### YOUR OBJECTIVE:
In the following material, identify every line holding the string "frame" and return it.

### RECORDS FOR THE EXERCISE:

········

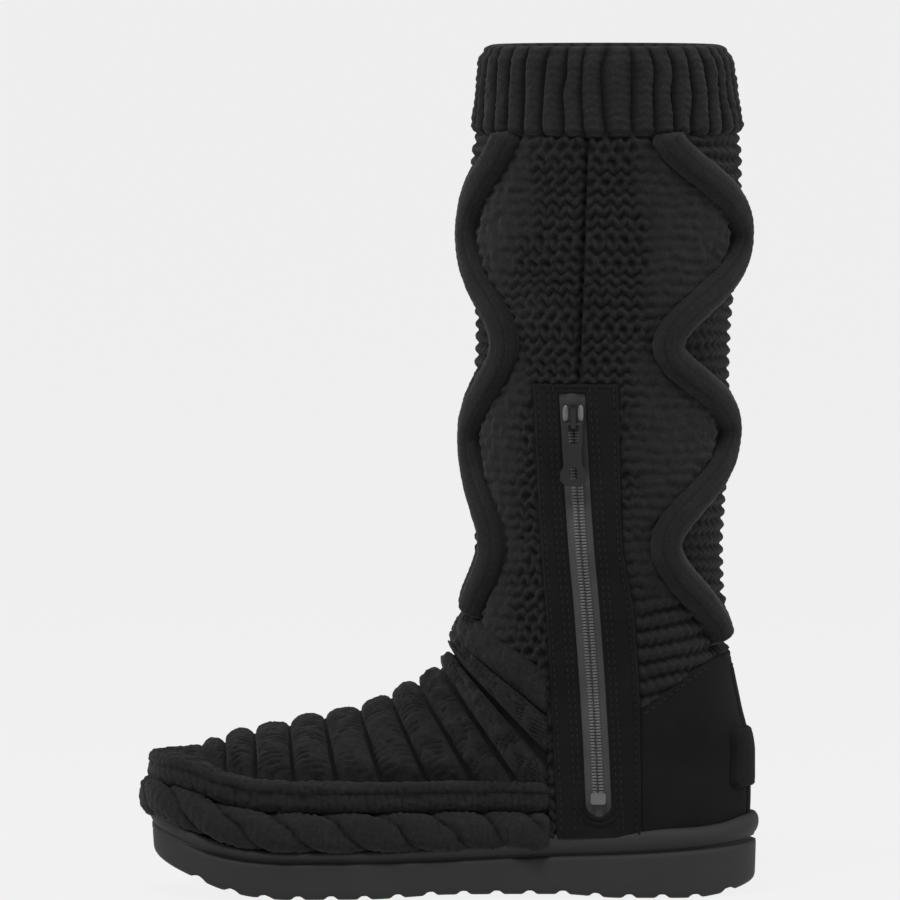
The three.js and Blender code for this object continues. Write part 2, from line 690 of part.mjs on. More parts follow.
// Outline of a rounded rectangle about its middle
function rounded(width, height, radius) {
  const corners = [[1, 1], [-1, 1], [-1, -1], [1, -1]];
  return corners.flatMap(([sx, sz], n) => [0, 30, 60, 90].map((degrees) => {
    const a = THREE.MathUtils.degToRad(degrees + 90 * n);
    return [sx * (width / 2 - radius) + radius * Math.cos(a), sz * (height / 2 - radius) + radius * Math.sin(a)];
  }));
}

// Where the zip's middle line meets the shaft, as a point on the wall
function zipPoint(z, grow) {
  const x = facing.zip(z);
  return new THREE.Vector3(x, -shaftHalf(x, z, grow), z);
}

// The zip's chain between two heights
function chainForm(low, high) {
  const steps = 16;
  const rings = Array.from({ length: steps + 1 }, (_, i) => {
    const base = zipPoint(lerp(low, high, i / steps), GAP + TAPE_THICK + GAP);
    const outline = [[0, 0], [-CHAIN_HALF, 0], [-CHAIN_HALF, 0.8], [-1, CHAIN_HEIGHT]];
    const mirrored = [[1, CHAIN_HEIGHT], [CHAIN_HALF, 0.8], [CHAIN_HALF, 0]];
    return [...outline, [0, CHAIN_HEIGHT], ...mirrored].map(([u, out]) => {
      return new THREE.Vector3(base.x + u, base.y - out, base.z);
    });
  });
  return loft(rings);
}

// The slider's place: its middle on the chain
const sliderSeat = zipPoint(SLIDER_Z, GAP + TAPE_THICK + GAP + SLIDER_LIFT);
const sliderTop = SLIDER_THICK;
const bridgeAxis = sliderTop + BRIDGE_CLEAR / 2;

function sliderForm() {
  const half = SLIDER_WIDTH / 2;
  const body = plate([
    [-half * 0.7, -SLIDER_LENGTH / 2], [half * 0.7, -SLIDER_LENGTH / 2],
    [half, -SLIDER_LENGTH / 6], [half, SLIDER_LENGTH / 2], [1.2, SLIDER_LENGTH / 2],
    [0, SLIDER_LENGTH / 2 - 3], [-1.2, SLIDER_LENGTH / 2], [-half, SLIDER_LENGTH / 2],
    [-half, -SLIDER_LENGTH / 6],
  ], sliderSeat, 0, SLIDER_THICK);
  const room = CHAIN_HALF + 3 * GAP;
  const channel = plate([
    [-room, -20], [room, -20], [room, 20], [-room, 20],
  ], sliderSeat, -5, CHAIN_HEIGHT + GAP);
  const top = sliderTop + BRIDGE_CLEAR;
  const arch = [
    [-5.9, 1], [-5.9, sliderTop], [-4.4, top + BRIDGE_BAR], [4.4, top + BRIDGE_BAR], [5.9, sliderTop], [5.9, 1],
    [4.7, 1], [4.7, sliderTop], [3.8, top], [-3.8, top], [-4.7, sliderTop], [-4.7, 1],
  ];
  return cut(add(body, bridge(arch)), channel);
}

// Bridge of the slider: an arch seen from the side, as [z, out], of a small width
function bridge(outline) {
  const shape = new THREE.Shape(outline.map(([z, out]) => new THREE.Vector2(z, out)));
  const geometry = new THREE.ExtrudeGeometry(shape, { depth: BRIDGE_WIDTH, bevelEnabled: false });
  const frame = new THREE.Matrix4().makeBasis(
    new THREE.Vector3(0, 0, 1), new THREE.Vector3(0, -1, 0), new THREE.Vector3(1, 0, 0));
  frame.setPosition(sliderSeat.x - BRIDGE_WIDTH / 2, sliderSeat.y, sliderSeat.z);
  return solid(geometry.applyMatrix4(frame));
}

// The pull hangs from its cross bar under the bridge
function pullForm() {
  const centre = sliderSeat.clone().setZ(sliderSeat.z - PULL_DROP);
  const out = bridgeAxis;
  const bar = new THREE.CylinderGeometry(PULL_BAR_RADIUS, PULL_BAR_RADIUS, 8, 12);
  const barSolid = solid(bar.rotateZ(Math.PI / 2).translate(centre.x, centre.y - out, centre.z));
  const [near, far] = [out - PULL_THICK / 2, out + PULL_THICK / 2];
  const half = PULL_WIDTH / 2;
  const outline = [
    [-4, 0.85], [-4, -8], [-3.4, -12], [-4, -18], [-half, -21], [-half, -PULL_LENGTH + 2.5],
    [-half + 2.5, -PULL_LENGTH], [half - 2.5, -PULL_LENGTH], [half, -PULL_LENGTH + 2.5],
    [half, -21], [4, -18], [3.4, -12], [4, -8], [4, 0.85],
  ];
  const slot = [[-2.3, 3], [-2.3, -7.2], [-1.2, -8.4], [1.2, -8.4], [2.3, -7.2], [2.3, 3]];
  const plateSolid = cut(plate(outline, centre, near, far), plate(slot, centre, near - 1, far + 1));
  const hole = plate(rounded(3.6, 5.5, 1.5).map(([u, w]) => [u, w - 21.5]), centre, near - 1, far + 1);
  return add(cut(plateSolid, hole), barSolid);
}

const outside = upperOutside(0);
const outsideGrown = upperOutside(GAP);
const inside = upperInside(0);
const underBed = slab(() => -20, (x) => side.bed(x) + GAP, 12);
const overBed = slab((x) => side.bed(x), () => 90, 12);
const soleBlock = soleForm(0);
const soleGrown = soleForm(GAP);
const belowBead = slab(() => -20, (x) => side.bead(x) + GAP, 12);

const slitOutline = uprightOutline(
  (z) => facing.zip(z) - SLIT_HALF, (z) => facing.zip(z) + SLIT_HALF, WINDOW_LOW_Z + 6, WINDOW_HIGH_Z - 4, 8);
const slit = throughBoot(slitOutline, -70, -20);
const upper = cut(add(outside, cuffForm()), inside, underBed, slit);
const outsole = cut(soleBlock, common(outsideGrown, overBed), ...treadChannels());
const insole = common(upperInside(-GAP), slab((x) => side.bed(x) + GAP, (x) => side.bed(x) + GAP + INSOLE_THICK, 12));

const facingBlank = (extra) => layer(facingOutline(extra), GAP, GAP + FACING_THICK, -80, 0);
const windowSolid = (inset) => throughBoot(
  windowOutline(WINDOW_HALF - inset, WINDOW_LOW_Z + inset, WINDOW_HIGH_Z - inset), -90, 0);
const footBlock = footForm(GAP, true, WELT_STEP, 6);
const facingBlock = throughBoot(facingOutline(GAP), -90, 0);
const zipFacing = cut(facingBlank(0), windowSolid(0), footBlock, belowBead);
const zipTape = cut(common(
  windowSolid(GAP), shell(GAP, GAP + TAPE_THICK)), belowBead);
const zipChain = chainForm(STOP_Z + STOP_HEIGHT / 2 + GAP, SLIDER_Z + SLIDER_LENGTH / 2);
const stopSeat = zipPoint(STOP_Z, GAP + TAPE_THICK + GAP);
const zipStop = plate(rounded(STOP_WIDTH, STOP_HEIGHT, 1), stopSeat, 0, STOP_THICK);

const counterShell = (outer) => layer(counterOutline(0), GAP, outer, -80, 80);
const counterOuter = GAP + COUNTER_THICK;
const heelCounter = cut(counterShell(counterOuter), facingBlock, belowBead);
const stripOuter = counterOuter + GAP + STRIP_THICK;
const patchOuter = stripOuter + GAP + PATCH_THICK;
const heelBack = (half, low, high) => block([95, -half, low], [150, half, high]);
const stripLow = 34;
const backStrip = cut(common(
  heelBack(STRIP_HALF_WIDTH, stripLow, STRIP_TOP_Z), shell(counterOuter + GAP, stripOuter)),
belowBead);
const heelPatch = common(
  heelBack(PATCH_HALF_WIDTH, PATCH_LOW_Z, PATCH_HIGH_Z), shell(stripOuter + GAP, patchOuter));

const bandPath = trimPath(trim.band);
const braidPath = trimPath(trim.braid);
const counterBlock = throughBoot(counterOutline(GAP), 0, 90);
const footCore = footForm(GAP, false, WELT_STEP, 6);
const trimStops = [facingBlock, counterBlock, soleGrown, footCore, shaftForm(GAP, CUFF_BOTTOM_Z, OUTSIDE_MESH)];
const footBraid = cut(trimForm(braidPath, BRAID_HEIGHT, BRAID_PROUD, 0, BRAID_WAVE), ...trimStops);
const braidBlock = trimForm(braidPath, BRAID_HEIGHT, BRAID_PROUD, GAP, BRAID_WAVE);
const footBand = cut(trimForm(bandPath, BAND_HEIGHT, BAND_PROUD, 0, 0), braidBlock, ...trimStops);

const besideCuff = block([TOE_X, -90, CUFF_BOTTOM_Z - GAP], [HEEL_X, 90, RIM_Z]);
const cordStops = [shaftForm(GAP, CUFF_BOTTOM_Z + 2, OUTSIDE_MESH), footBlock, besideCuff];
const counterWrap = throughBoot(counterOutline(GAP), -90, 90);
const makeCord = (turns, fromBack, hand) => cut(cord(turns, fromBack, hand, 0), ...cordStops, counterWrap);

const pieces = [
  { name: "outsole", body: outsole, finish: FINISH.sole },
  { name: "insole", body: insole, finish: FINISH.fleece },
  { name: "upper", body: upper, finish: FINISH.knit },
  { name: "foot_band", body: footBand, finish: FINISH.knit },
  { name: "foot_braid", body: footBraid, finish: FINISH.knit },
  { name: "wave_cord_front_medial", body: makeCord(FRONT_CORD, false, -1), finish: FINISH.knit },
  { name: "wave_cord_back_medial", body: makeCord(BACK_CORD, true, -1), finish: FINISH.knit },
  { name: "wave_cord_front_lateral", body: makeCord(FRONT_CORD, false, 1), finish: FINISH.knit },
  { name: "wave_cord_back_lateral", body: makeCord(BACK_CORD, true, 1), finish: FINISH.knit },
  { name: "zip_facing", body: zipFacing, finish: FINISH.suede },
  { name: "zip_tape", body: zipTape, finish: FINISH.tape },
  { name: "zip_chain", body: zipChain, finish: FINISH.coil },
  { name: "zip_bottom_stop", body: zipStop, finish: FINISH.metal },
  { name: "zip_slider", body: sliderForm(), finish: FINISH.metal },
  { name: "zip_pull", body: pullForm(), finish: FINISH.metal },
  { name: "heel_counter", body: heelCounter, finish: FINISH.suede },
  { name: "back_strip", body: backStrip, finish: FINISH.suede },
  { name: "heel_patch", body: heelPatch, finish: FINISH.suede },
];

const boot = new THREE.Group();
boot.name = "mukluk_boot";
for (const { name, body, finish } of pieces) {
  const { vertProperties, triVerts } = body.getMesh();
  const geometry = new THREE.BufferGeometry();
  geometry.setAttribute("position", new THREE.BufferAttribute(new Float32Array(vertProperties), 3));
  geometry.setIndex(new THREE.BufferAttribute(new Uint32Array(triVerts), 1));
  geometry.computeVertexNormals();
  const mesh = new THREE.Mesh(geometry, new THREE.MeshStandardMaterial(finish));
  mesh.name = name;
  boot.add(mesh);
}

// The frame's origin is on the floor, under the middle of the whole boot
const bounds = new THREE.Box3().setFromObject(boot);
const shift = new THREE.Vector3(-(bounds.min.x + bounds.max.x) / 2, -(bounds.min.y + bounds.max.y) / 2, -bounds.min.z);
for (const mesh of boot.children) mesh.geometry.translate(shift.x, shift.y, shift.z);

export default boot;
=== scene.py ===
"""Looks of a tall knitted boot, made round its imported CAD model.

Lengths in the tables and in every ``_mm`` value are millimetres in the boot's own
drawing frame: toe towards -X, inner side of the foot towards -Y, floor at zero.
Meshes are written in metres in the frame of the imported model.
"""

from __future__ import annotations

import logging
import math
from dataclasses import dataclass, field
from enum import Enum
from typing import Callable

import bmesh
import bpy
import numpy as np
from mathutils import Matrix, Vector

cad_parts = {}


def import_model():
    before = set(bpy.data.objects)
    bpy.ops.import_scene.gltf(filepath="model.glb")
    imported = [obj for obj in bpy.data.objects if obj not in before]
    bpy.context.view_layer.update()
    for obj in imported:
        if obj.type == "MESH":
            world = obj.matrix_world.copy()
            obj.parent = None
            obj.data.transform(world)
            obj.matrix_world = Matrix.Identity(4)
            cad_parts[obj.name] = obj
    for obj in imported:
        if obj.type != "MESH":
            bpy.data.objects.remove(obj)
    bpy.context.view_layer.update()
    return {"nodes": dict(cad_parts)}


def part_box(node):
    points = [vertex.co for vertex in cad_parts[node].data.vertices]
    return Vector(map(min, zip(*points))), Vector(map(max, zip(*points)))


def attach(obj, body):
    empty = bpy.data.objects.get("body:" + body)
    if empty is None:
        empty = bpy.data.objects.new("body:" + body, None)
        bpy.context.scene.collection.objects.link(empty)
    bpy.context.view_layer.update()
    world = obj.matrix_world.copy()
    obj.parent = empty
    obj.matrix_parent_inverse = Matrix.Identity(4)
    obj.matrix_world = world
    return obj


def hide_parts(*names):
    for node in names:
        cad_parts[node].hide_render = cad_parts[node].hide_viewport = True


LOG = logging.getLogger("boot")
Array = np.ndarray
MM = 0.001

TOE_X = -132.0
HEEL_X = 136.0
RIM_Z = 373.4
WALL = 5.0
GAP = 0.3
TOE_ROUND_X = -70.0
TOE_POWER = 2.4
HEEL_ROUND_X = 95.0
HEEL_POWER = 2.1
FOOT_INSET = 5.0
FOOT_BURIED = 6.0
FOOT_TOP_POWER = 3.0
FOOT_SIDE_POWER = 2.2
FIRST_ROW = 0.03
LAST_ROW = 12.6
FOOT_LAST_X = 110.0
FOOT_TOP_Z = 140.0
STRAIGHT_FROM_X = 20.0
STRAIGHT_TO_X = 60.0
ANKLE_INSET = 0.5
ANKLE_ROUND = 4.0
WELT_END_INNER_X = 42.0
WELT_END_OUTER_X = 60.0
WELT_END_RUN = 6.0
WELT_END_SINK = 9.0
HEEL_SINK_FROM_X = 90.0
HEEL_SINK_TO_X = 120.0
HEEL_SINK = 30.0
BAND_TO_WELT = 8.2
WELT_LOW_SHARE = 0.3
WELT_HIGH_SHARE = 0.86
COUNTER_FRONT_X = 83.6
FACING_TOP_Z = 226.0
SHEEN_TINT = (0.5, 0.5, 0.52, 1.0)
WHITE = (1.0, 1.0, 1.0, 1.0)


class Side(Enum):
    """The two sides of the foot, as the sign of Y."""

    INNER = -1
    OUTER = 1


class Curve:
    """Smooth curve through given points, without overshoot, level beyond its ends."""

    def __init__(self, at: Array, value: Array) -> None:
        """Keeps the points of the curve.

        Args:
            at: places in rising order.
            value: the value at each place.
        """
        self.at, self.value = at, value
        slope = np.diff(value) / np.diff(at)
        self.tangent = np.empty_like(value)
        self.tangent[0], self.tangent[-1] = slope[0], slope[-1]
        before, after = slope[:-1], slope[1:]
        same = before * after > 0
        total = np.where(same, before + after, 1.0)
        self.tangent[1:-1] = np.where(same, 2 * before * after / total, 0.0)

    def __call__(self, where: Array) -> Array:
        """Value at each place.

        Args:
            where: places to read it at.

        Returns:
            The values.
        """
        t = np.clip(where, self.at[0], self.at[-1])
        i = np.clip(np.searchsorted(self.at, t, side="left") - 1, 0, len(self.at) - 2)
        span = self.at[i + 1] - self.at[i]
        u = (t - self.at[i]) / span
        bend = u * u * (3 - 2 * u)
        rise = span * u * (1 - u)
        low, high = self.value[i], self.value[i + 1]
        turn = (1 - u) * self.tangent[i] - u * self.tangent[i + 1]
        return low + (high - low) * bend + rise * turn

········

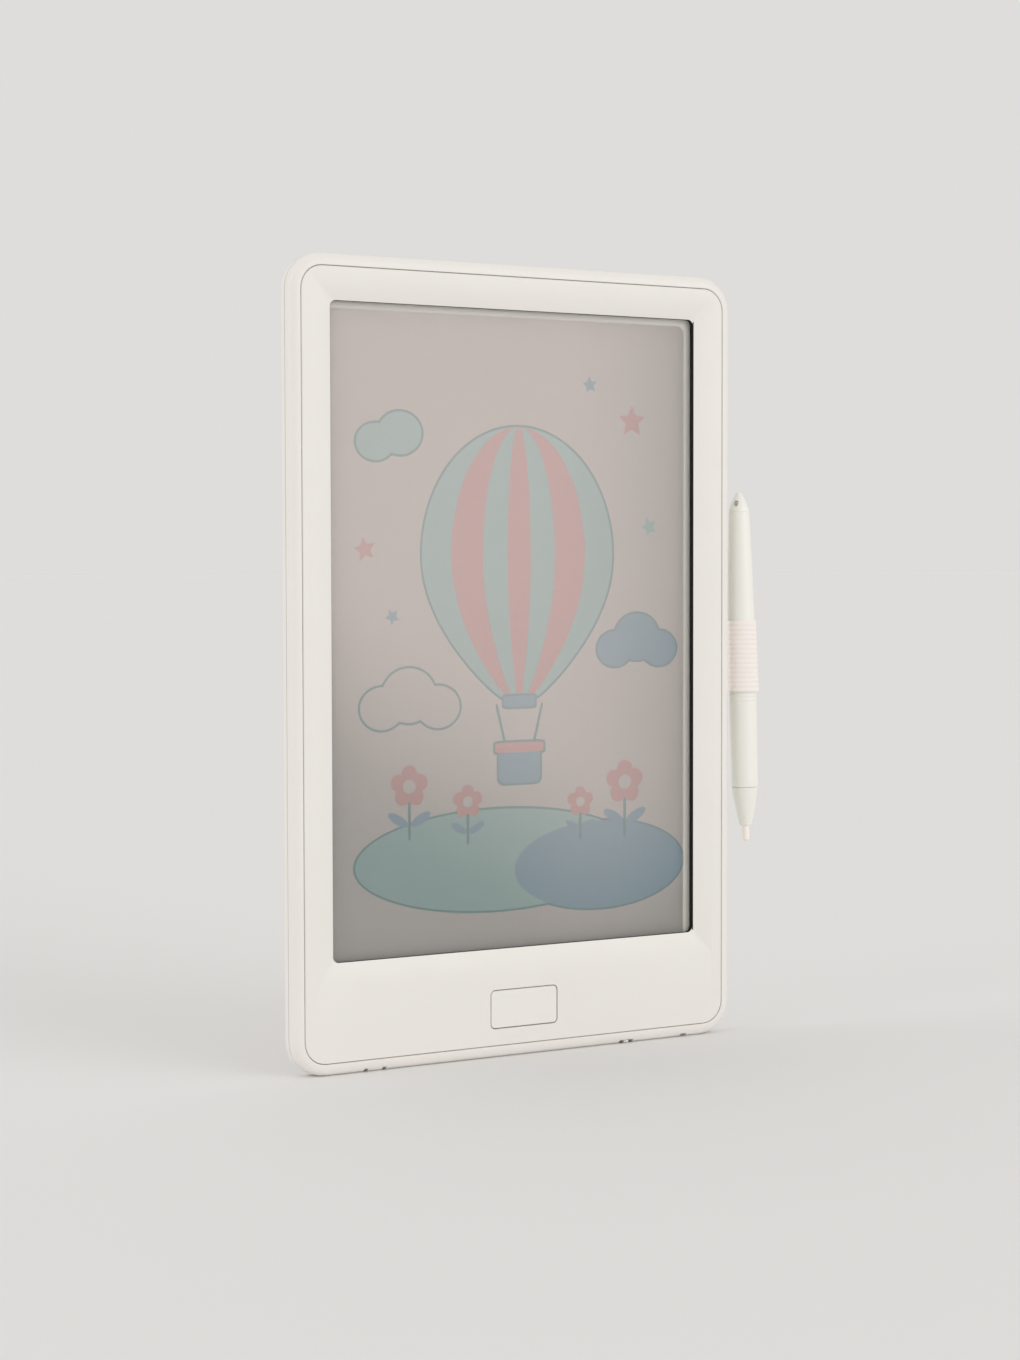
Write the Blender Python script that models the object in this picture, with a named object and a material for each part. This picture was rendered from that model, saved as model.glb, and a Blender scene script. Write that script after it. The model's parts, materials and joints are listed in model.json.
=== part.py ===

········

### WRITTEN ANSWER:
  const frame = new THREE.Matrix4().makeBasis(
  frame.setPosition(sliderSeat.x - BRIDGE_WIDTH / 2, sliderSeat.y, sliderSeat.z);
  return solid(geometry.applyMatrix4(frame));
// The frame's origin is on the floor, under the middle of the whole boot
drawing frame: toe towards -X, inner side of the foot towards -Y, floor at zero.
Meshes are written in metres in the frame of the imported model.